# [Available data]

□ □ □ □ □ □ □

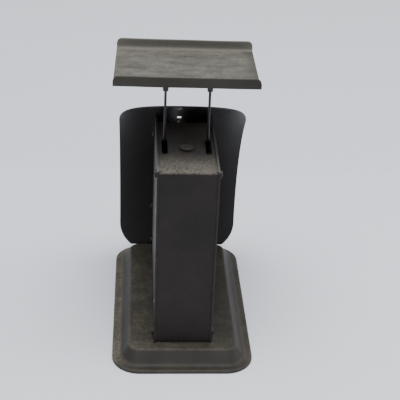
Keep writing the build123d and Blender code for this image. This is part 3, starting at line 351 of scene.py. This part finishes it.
def rim_dust(tree, place):
    """Dust on the base: thick on the flat rim, some on the plateau, hardly any on the slopes and less at the
    near end of the rim; the bare slopes and near end are also painted shade.
    """
    split = node(tree, "SeparateXYZ", {0: place})
    rim = remap(tree, split.outputs["Z"], 2.5 * MM, 5.0 * MM, 1.0, 0.04)
    plateau = remap(tree, split.outputs["Z"], 9.6 * MM, 10.8 * MM, 0.0, 0.5)
    side = remap(tree, split.outputs["X"], -50 * MM, 50 * MM, 0.45, 1.3)
    # Less dust at the near end of the rim, which also paints shade there.
    near = remap(tree, split.outputs["Y"], 70 * MM, 80 * MM, 1.0, 0.2)
    lies = maths(tree, "ADD", maths(tree, "MULTIPLY", rim, near), plateau)
    amount = maths(tree, "MULTIPLY", lies, side)
    patchy = remap(tree, noise(tree, place, 75.0, 4.0, 0.6), 0.36, 0.64, 0.68, 1.15)
    patches = maths(tree, "MULTIPLY", amount, patchy)
    return maths(tree, "MULTIPLY", patches, speckled(tree, place, 0.5, 1.5, 420.0))


def roof_dust(tree, place):
    """Dust on the housing's top, thin under the pan and full on the strip behind it; the darker part under
    the pan is a painted shadow of the pan.
    """
    behind = node(tree, "SeparateXYZ", {0: place}).outputs["Y"]
    # Darker under the pan: a little dust, and a painted shadow of the pan.
    dusty_and_unshadowed = remap(tree, behind, 32 * MM, 60 * MM, 0.2, 1.0)
    return maths(tree, "MULTIPLY", dusty_and_unshadowed, speckled(tree, place, 0.4, 1.5, 600.0))


def pan_dust(tree, place):
    """Dust wiped about in streaks across the pan, thicker in the middle than along the lips."""
    streaks = noise(tree, stretched(tree, place, (0.35, 1.0, 1.0)), 150.0, 5.0, 0.6)
    split = node(tree, "SeparateXYZ", {0: place})
    low = remap(tree, split.outputs["Z"], 205.0 * MM, 208.0 * MM, 1.0, 0.45)
    end = remap(tree, split.outputs["X"], -46 * MM, -36 * MM, 0.55, 1.0)
    wiped = remap(tree, streaks, 0.34, 0.66, 0.58, 1.12)
    amount = maths(tree, "MULTIPLY", maths(tree, "MULTIPLY", low, end), wiped)
    return maths(tree, "MULTIPLY", amount, speckled(tree, place, 0.55, 1.25, 900.0))


def make_materials():
    """One material for each slot of the record."""
    steel, dark_steel = (0.26, 0.25, 0.235), (0.08, 0.074, 0.068)
    return {
        "base_enamel": enamel("base enamel", (0.0170, 0.0152, 0.0136), 0.38, 0.04, 0.42, 1.1,
                              dust=YELLOW_DUST, where_dust=rim_dust, rub_and_highlight_width=3.0, specular=0.2),
        "housing_enamel": enamel("housing enamel", (0.0098, 0.0075, 0.0072), 0.5, 0.025, 0.50, 0.7,
                                 where_dust=roof_dust, specular=0.2),
        "dial_enamel": enamel("dial enamel", (0.0060, 0.0056, 0.0058), 0.34, 0.014, 0.3, 0.8,
                              peel=0.012),
        "screw_steel": enamel("screw enamel", (0.009, 0.008, 0.0075), 0.45, 0.02, 0.2, 0.6,
                              rub_and_highlight_width=0.4, specular=0.25),
        "socket_enamel": enamel("socket enamel", (0.006, 0.006, 0.006), 0.35, 0.03, 0.3, 0.8, rub_and_highlight_width=0.5),
        "pan_enamel": enamel("pan enamel", (0.0175, 0.0150, 0.0095), 0.48, 0.06, 0.88, 0.8,
                             dust=(0.155, 0.147, 0.124), where_dust=pan_dust, where_film=pan_film,
                             rub_and_highlight_width=1.2, specular=0.3),
        "knob_enamel": enamel("knob enamel", (0.007, 0.0065, 0.006), 0.45, 0.02, 0.10, 0.35, rub_and_highlight_width=0.4),
        "pointer_enamel": pointer_enamel(),
        "liner_plastic": moulded("liner plastic", (0.006, 0.006, 0.006), 0.5),
        "chart_card": card("chart card", (0.70, 0.65, 0.52)),
        "eyelet_brass": metal("eyelet brass", (0.78, 0.69, 0.48), 0.2, (0.45, 0.36, 0.2), dull=0.2),
        "plain_brass": metal("plain brass", (0.13, 0.10, 0.055), 0.5, (0.05, 0.038, 0.022)),
        "plain_steel": metal("plain steel", steel, 0.36, dark_steel, along=(0.2, 1.0, 1.0)),
        "rod_steel": metal("rod steel", (0.042, 0.043, 0.050), 0.34, (0.02, 0.018, 0.016),
                           along=(1.0, 1.0, 0.1)),
        "spring_steel": metal("spring steel", (0.5, 0.5, 0.49), 0.26, dark_steel, dull=0.25),
    }


# ------------------------------------------------------------------ pieces
def new_object(name, points, faces, smooth=True):
    mesh = bpy.data.meshes.new(name)
    mesh.from_pydata(points, [], faces)
    mesh.update()
    for face in mesh.polygons:
        face.use_smooth = smooth
    made = bpy.data.objects.new(name, mesh)
    bpy.context.scene.collection.objects.link(made)
    return made


def bend_points(corner, start, sweep, radius):
    """Points round one bend of the pan's section, centred on corner."""
    turns = [start + sweep * k / BEND_STEPS for k in range(BEND_STEPS + 1)]
    return [(corner[0] + radius * math.cos(t), corner[1] + radius * math.sin(t)) for t in turns]


def pan_section(front, rear, under, top, lip):
    """The pan's section as a closed loop: outside from the front lip to the rear lip, and back inside."""
    outer = PAN_BEND + PAN_SHEET
    flat, wall_out, wall_in = rear - front - 2 * outer, lip - under - outer, lip - top - PAN_BEND
    flat_steps, lip_steps = range(1, FLAT_STEPS), range(1, LIP_STEPS + 1)
    down, level = math.pi, 1.5 * math.pi
    outside = [(front, lip - k * wall_out / LIP_STEPS) for k in range(LIP_STEPS)]
    outside += bend_points((front + outer, under + outer), down, 0.5 * math.pi, outer)
    outside += [(front + outer + k * flat / FLAT_STEPS, under) for k in flat_steps]
    outside += bend_points((rear - outer, under + outer), level, 0.5 * math.pi, outer)
    outside += [(rear, under + outer + k * wall_out / LIP_STEPS) for k in lip_steps]
    front_in, rear_in = front + PAN_SHEET, rear - PAN_SHEET
    inside = [(rear_in, lip - k * wall_in / LIP_STEPS) for k in range(LIP_STEPS)]
    inside += bend_points((rear_in - PAN_BEND, top + PAN_BEND), 2 * math.pi, -0.5 * math.pi, PAN_BEND)
    inside += [(rear_in - PAN_BEND - k * flat / FLAT_STEPS, top) for k in flat_steps]
    inside += bend_points((front_in + PAN_BEND, top + PAN_BEND), 1.5 * math.pi, -0.5 * math.pi, PAN_BEND)
    inside += [(front_in, top + PAN_BEND + k * wall_in / LIP_STEPS) for k in lip_steps]
    return outside + inside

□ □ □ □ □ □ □

# [Task instructions]
Repeat the material above in full, keeping every word.

# [Task result]
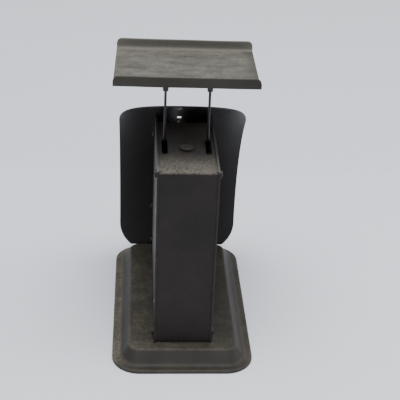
Keep writing the build123d and Blender code for this image. This is part 3, starting at line 351 of scene.py. This part finishes it.
def rim_dust(tree, place):
    """Dust on the base: thick on the flat rim, some on the plateau, hardly any on the slopes and less at the
    near end of the rim; the bare slopes and near end are also painted shade.
    """
    split = node(tree, "SeparateXYZ", {0: place})
    rim = remap(tree, split.outputs["Z"], 2.5 * MM, 5.0 * MM, 1.0, 0.04)
    plateau = remap(tree, split.outputs["Z"], 9.6 * MM, 10.8 * MM, 0.0, 0.5)
    side = remap(tree, split.outputs["X"], -50 * MM, 50 * MM, 0.45, 1.3)
    # Less dust at the near end of the rim, which also paints shade there.
    near = remap(tree, split.outputs["Y"], 70 * MM, 80 * MM, 1.0, 0.2)
    lies = maths(tree, "ADD", maths(tree, "MULTIPLY", rim, near), plateau)
    amount = maths(tree, "MULTIPLY", lies, side)
    patchy = remap(tree, noise(tree, place, 75.0, 4.0, 0.6), 0.36, 0.64, 0.68, 1.15)
    patches = maths(tree, "MULTIPLY", amount, patchy)
    return maths(tree, "MULTIPLY", patches, speckled(tree, place, 0.5, 1.5, 420.0))


def roof_dust(tree, place):
    """Dust on the housing's top, thin under the pan and full on the strip behind it; the darker part under
    the pan is a painted shadow of the pan.
    """
    behind = node(tree, "SeparateXYZ", {0: place}).outputs["Y"]
    # Darker under the pan: a little dust, and a painted shadow of the pan.
    dusty_and_unshadowed = remap(tree, behind, 32 * MM, 60 * MM, 0.2, 1.0)
    return maths(tree, "MULTIPLY", dusty_and_unshadowed, speckled(tree, place, 0.4, 1.5, 600.0))


def pan_dust(tree, place):
    """Dust wiped about in streaks across the pan, thicker in the middle than along the lips."""
    streaks = noise(tree, stretched(tree, place, (0.35, 1.0, 1.0)), 150.0, 5.0, 0.6)
    split = node(tree, "SeparateXYZ", {0: place})
    low = remap(tree, split.outputs["Z"], 205.0 * MM, 208.0 * MM, 1.0, 0.45)
    end = remap(tree, split.outputs["X"], -46 * MM, -36 * MM, 0.55, 1.0)
    wiped = remap(tree, streaks, 0.34, 0.66, 0.58, 1.12)
    amount = maths(tree, "MULTIPLY", maths(tree, "MULTIPLY", low, end), wiped)
    return maths(tree, "MULTIPLY", amount, speckled(tree, place, 0.55, 1.25, 900.0))


def make_materials():
    """One material for each slot of the record."""
    steel, dark_steel = (0.26, 0.25, 0.235), (0.08, 0.074, 0.068)
    return {
        "base_enamel": enamel("base enamel", (0.0170, 0.0152, 0.0136), 0.38, 0.04, 0.42, 1.1,
                              dust=YELLOW_DUST, where_dust=rim_dust, rub_and_highlight_width=3.0, specular=0.2),
        "housing_enamel": enamel("housing enamel", (0.0098, 0.0075, 0.0072), 0.5, 0.025, 0.50, 0.7,
                                 where_dust=roof_dust, specular=0.2),
        "dial_enamel": enamel("dial enamel", (0.0060, 0.0056, 0.0058), 0.34, 0.014, 0.3, 0.8,
                              peel=0.012),
        "screw_steel": enamel("screw enamel", (0.009, 0.008, 0.0075), 0.45, 0.02, 0.2, 0.6,
                              rub_and_highlight_width=0.4, specular=0.25),
        "socket_enamel": enamel("socket enamel", (0.006, 0.006, 0.006), 0.35, 0.03, 0.3, 0.8, rub_and_highlight_width=0.5),
        "pan_enamel": enamel("pan enamel", (0.0175, 0.0150, 0.0095), 0.48, 0.06, 0.88, 0.8,
                             dust=(0.155, 0.147, 0.124), where_dust=pan_dust, where_film=pan_film,
                             rub_and_highlight_width=1.2, specular=0.3),
        "knob_enamel": enamel("knob enamel", (0.007, 0.0065, 0.006), 0.45, 0.02, 0.10, 0.35, rub_and_highlight_width=0.4),
        "pointer_enamel": pointer_enamel(),
        "liner_plastic": moulded("liner plastic", (0.006, 0.006, 0.006), 0.5),
        "chart_card": card("chart card", (0.70, 0.65, 0.52)),
        "eyelet_brass": metal("eyelet brass", (0.78, 0.69, 0.48), 0.2, (0.45, 0.36, 0.2), dull=0.2),
        "plain_brass": metal("plain brass", (0.13, 0.10, 0.055), 0.5, (0.05, 0.038, 0.022)),
        "plain_steel": metal("plain steel", steel, 0.36, dark_steel, along=(0.2, 1.0, 1.0)),
        "rod_steel": metal("rod steel", (0.042, 0.043, 0.050), 0.34, (0.02, 0.018, 0.016),
                           along=(1.0, 1.0, 0.1)),
        "spring_steel": metal("spring steel", (0.5, 0.5, 0.49), 0.26, dark_steel, dull=0.25),
    }


# ------------------------------------------------------------------ pieces
def new_object(name, points, faces, smooth=True):
    mesh = bpy.data.meshes.new(name)
    mesh.from_pydata(points, [], faces)
    mesh.update()
    for face in mesh.polygons:
        face.use_smooth = smooth
    made = bpy.data.objects.new(name, mesh)
    bpy.context.scene.collection.objects.link(made)
    return made


def bend_points(corner, start, sweep, radius):
    """Points round one bend of the pan's section, centred on corner."""
    turns = [start + sweep * k / BEND_STEPS for k in range(BEND_STEPS + 1)]
    return [(corner[0] + radius * math.cos(t), corner[1] + radius * math.sin(t)) for t in turns]


def pan_section(front, rear, under, top, lip):
    """The pan's section as a closed loop: outside from the front lip to the rear lip, and back inside."""
    outer = PAN_BEND + PAN_SHEET
    flat, wall_out, wall_in = rear - front - 2 * outer, lip - under - outer, lip - top - PAN_BEND
    flat_steps, lip_steps = range(1, FLAT_STEPS), range(1, LIP_STEPS + 1)
    down, level = math.pi, 1.5 * math.pi
    outside = [(front, lip - k * wall_out / LIP_STEPS) for k in range(LIP_STEPS)]
    outside += bend_points((front + outer, under + outer), down, 0.5 * math.pi, outer)
    outside += [(front + outer + k * flat / FLAT_STEPS, under) for k in flat_steps]
    outside += bend_points((rear - outer, under + outer), level, 0.5 * math.pi, outer)
    outside += [(rear, under + outer + k * wall_out / LIP_STEPS) for k in lip_steps]
    front_in, rear_in = front + PAN_SHEET, rear - PAN_SHEET
    inside = [(rear_in, lip - k * wall_in / LIP_STEPS) for k in range(LIP_STEPS)]
    inside += bend_points((rear_in - PAN_BEND, top + PAN_BEND), 2 * math.pi, -0.5 * math.pi, PAN_BEND)
    inside += [(rear_in - PAN_BEND - k * flat / FLAT_STEPS, top) for k in flat_steps]
    inside += bend_points((front_in + PAN_BEND, top + PAN_BEND), 1.5 * math.pi, -0.5 * math.pi, PAN_BEND)
    inside += [(front_in, top + PAN_BEND + k * wall_in / LIP_STEPS) for k in lip_steps]
    return outside + inside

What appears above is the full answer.